Ferrer Camp Issues Ad Showing Mayor Riding Sidesaddle, in President’s Lap
This article is from the archive of The New York Sun before the launch of its new website in 2022. The Sun has neither altered nor updated such articles but will seek to correct any errors, mis-categorizations or other problems introduced during transfer.

The Ferrer campaign has been highlighting Mayor Bloomberg’s ties to President Bush for months. Yesterday, they brought that charge to a new level, releasing a cartoon campaign ad that shows the president straddling a horse and the mayor sitting sidesaddle across his lap.
In the ad, the two Republicans trot in front of pictures of oil fields, with a country and western song about enduring love soaring in the background.

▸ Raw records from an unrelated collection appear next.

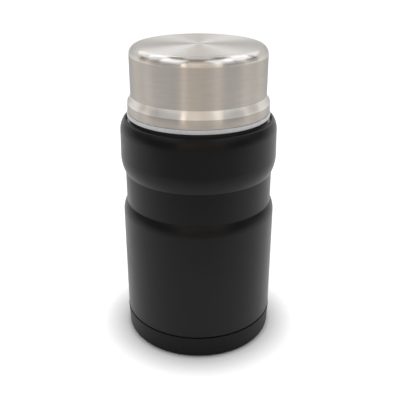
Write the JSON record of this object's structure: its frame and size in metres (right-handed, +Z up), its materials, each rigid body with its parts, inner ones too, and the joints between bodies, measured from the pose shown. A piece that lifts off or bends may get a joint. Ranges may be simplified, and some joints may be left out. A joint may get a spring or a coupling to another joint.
{
  "type": "insulated food jar",
  "caption": "Vacuum-insulated steel food jar with a black stepped body, a vented screw stopper and a brushed steel cup that screws on as the lid.",
  "frame": {"origin": "centre of the circle that the jar stands on", "axes": "+Z up along the jar's axis; the jar is round, so +X and +Y are free"},
  "size_m": [0.0956, 0.0956, 0.187],
  "materials": {
    "black_coat": "satin black coat on steel",
    "inner_steel": "plain drawn steel",
    "brushed_cup": "brushed around the axis",
    "bowl_steel": "satin steel",
    "foil": "bright copper foil",
    "getter": "pressed powder",
    "seal_glass": "fused glass bead",
    "base_plastic": "fine matt black",
    "pad_foam": "closed-cell foam",
    "stopper_plastic": "satin dark grey moulding",
    "insulation": "rigid foam",
    "clear_silicone": "milky silicone",
    "button_plastic": "satin grey moulding",
    "spring_steel": "bright wire",
    "ring_plastic": "satin light grey moulding",
    "black_silicone": "matt silicone"
  },
  "bodies": {
    "vessel": {"outer_shell": "black_coat", "inner_vessel": "inner_steel", "jacket_bottom": "inner_steel", "radiation_foil": "foil", "getter_holder": "inner_steel", "getter_pellet": "getter", "seal_bead": "seal_glass", "base_pad": "pad_foam", "base_cup": "base_plastic"},
    "stopper_seal": {"stopper_gasket": "clear_silicone"},
    "stopper": {"stopper_body": "stopper_plastic", "stopper_plug": "stopper_plastic", "stopper_foam": "insulation"},
    "vent": {"vent_button": "button_plastic", "vent_valve": "clear_silicone", "vent_clip": "spring_steel", "vent_spring": "spring_steel"},
    "cup_seal": {"cup_gasket": "black_silicone"},
    "cup": {"cup_shell": "brushed_cup", "cup_liner": "bowl_steel", "cup_ring": "ring_plastic"}
  },
  "joints": [
    {"name": "stopper_lift", "type": "slide", "parent": "vessel", "child": "stopper_seal", "axis": [0, 0, 1], "range_m": [0, 0.036]},
    {"name": "stopper_turn", "type": "hinge", "parent": "stopper_seal", "child": "stopper", "pos_m": [0, 0, 0], "axis": [0, 0, 1], "range_deg": [0, 1082]},
    {"name": "vent_press", "type": "slide", "parent": "stopper", "child": "vent", "axis": [0, 0, -1], "range_m": [0, 0.0025], "stiffness_N_per_m": 300, "springref_m": -0.001, "deforming": ["vent_spring"]},
    {"name": "cup_lift", "type": "slide", "parent": "stopper", "child": "cup_seal", "axis": [0, 0, 1], "range_m": [0, 0.036]},
    {"name": "cup_turn", "type": "hinge", "parent": "cup_seal", "child": "cup", "pos_m": [0, 0, 0], "axis": [0, 0, 1], "range_deg": [0, 1082]}
  ],
  "couplings": [
    {"joint": "stopper_turn", "follows": "stopper_lift", "rad_per_m": 523.6},
    {"joint": "cup_turn", "follows": "cup_lift", "rad_per_m": 523.6}
  ]
}
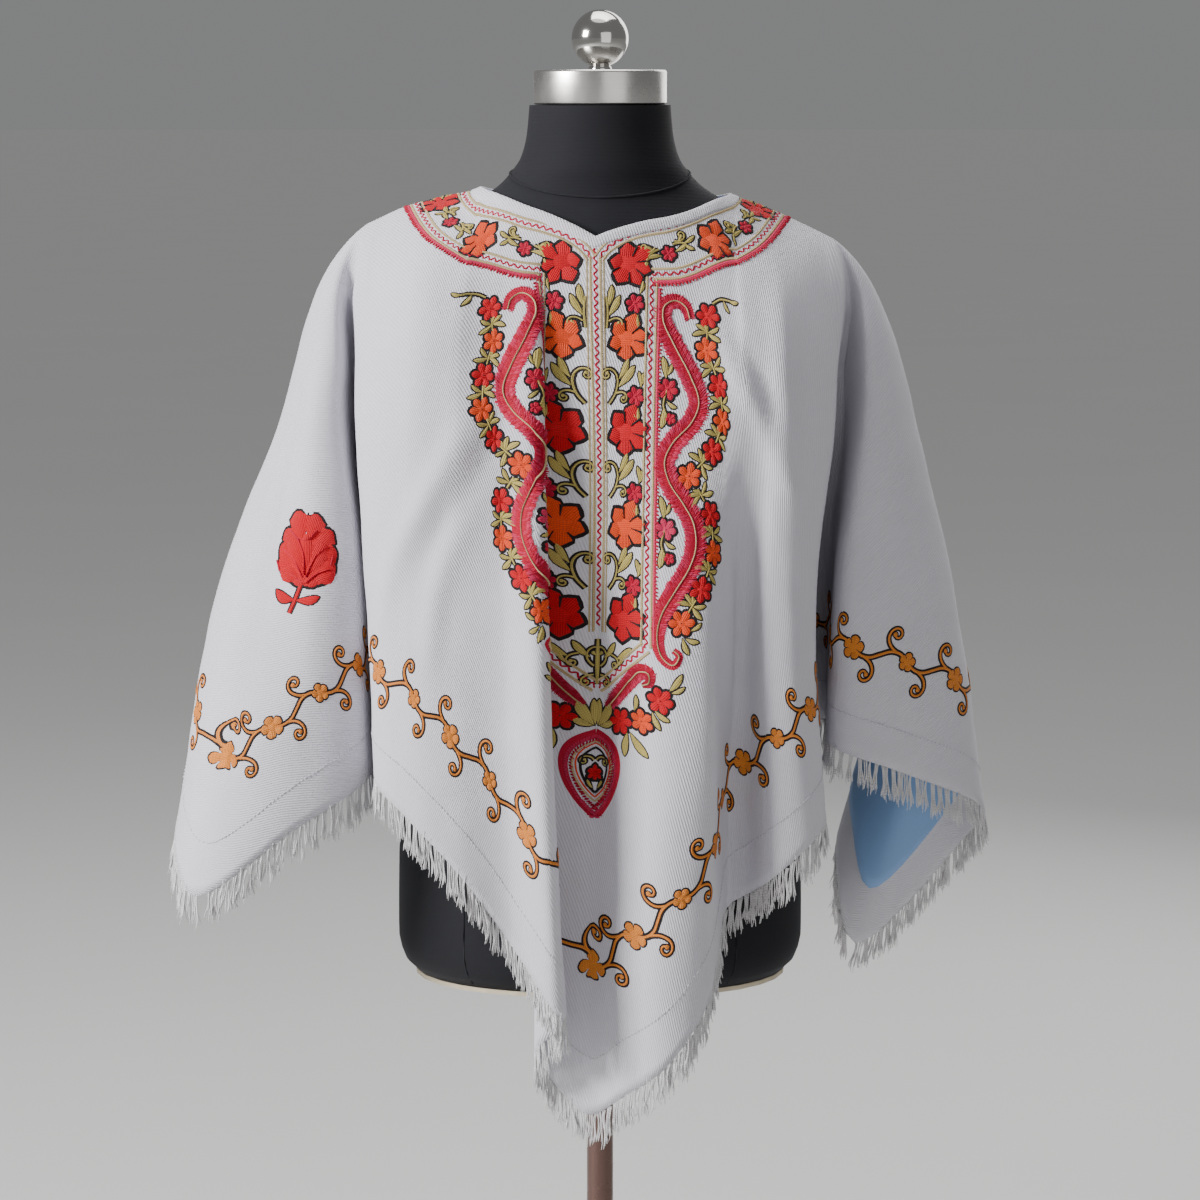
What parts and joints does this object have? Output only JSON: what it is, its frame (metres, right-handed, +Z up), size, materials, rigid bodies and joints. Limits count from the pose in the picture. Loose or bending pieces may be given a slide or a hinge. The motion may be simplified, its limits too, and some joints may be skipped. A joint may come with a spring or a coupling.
{
  "type": "poncho on a dress form",
  "caption": "Lined, fringed square poncho with embroidered placket, yoke and border, worn corner to the front on a limbless dress form with a capped neck, a pole and a round base.",
  "frame": {"origin": "on the floor, in the middle of the underside of the round base, on the axis of the pole", "axes": "+Z up along the pole, -Y the way the wearer's chest looks, +X towards the wearer's left arm"},
  "size_m": [0.7466, 0.4123, 1.5905],
  "materials": {
    "wool": "light grey fine twill, dry",
    "lining_cloth": "light blue plain lining, slight sheen",
    "neck_edge": "the same grey cloth, turned and pressed",
    "yarn": "loose twisted grey yarn ends",
    "black_cover": "matt black stretch cover",
    "board": "pale unpainted board",
    "chrome": "polished, softly brushed on the cap",
    "bronze": "dark bronze lacquer, half gloss"
  },
  "bodies": {
    "root": {"shell": "wool", "lining": "lining_cloth", "neck_binding": "neck_edge", "fringe_front_right_arm": "yarn", "fringe_back_right_arm": "yarn", "fringe_back_left_arm": "yarn", "fringe_front_left_arm": "yarn", "form_torso": "black_cover", "form_board": "board", "neck_cap": "chrome", "cap_ball": "chrome", "base_disc": "bronze", "base_collar": "bronze", "pole": "bronze"}
  },
  "joints": []
}
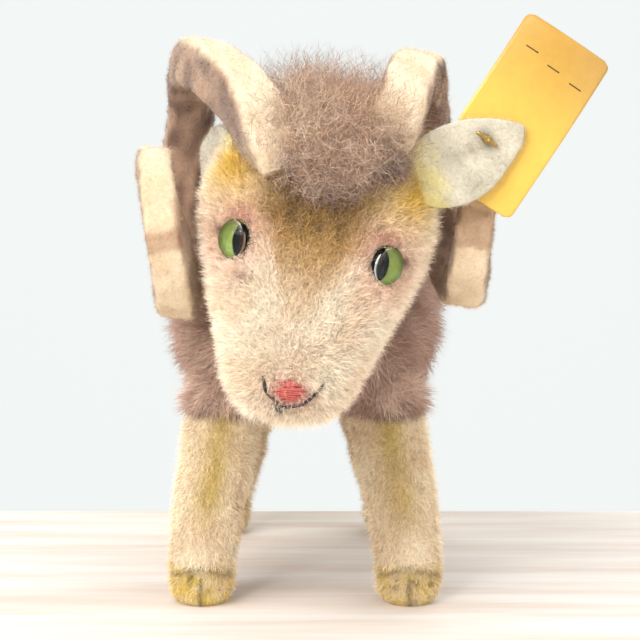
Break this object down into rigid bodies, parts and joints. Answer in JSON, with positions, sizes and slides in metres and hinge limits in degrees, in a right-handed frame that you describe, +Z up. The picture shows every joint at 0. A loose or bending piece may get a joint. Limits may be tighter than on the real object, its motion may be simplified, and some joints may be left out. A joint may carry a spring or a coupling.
{
  "type": "stuffed toy ram",
  "caption": "Small standing stuffed plush ram with curled felt horns, felt ears, glass eyes, a head that turns on a disc joint and a card tag on one ear.",
  "frame": {"origin": "middle of the bounding box in X and Y, on the surface the feet stand on", "axes": "+Z up, the ram faces -Y, its left side is +X"},
  "size_m": [0.0936, 0.14, 0.1244],
  "materials": {
    "brown_plush": "long curly plush with brown tips",
    "crown_plush": "long curly plush with dark tips",
    "face_plush": "short cream plush",
    "leg_plush": "short cream plush, airbrushed",
    "horn_felt": "wool felt, airbrushed",
    "ear_felt": "wool felt",
    "wood_wool": "packed stuffing",
    "steel": "plain",
    "cardboard": "pressed card",
    "clear_glass": "polished",
    "green_glass": "opaque green enamel",
    "black_glass": "opaque black enamel",
    "nose_thread": "cotton thread",
    "mouth_thread": "cotton thread",
    "seam_thread": "cotton thread",
    "rivet_brass": "dull",
    "card": "yellow card"
  },
  "bodies": {
    "body": {"body_skin": "brown_plush", "body_stuffing": "wood_wool", "tail": "brown_plush", "belly_seam_thread": "seam_thread", "front_left_leg_skin": "leg_plush", "front_left_leg_stuffing": "wood_wool", "front_right_leg_skin": "leg_plush", "front_right_leg_stuffing": "wood_wool", "front_leg_wire": "steel", "rear_left_leg_skin": "leg_plush", "rear_left_leg_stuffing": "wood_wool", "rear_right_leg_skin": "leg_plush", "rear_right_leg_stuffing": "wood_wool", "rear_leg_wire": "steel", "body_neck_disc": "cardboard", "body_neck_washer": "steel", "neck_cotter_pin": "steel"},
    "head": {"head_neck_disc": "cardboard", "head_neck_washer": "steel", "face_skin": "face_plush", "crown_skin": "crown_plush", "head_stuffing": "wood_wool", "nose_stitching": "nose_thread", "mouth_stitching": "mouth_thread", "left_eye_glass": "clear_glass", "left_eye_pupil": "black_glass", "left_eye_iris": "green_glass", "left_eye_shank": "steel", "right_eye_glass": "clear_glass", "right_eye_pupil": "black_glass", "right_eye_iris": "green_glass", "right_eye_shank": "steel", "left_horn_felt": "horn_felt", "left_horn_core": "wood_wool", "right_horn_felt": "horn_felt", "right_horn_core": "wood_wool", "left_ear": "ear_felt", "right_ear": "ear_felt", "tag_rivet": "rivet_brass"},
    "tag": {"tag": "card"}
  },
  "joints": [
    {"name": "head_swivel", "type": "hinge", "parent": "body", "child": "head", "pos_m": [-0.01289, -0.03224, 0.066], "axis": [0, -0.9848, 0.1736], "range_deg": [-35, 30]},
    {"name": "tag_swivel", "type": "hinge", "parent": "head", "child": "tag", "pos_m": [0.02311, -0.05154, 0.1001], "axis": [-0.0302, -0.9995, 0.0026], "range_deg": [-70, 40]}
  ]
}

Mr. Bush is wearing a cowboy hat and a red bandana. Mr. Bloomberg, who looks slightly flushed, carries a wad of cash. After he passes it to the president, the six-shooter gun in Mr. Bush’s lap fires a shot.
Mr. Bloomberg has opposed Republicans in Washington on several issues, including gun control. But Mr. Ferrer has argued throughout the campaign that the mayor’s financial support for individual Republicans overrides his public statements.
“Mike Bloomberg gave more than $7 million to George W. Bush and the Republican Party. He needs to answer for that donation and the harm his lavish spending on the Republican Party is doing to our city and country,” a spokeswoman for the Ferrer campaign, Jen Bluestein, said.
“Mike Bloomberg contributed $7 million to the nonpartisan, not-for-profit host committee which supported the Republican Convention, as did multiple Ferrer campaign donors. … The convention was a shot in the arm to our economy,” a spokesman for the Bloomberg campaign, Stuart Loeser, said.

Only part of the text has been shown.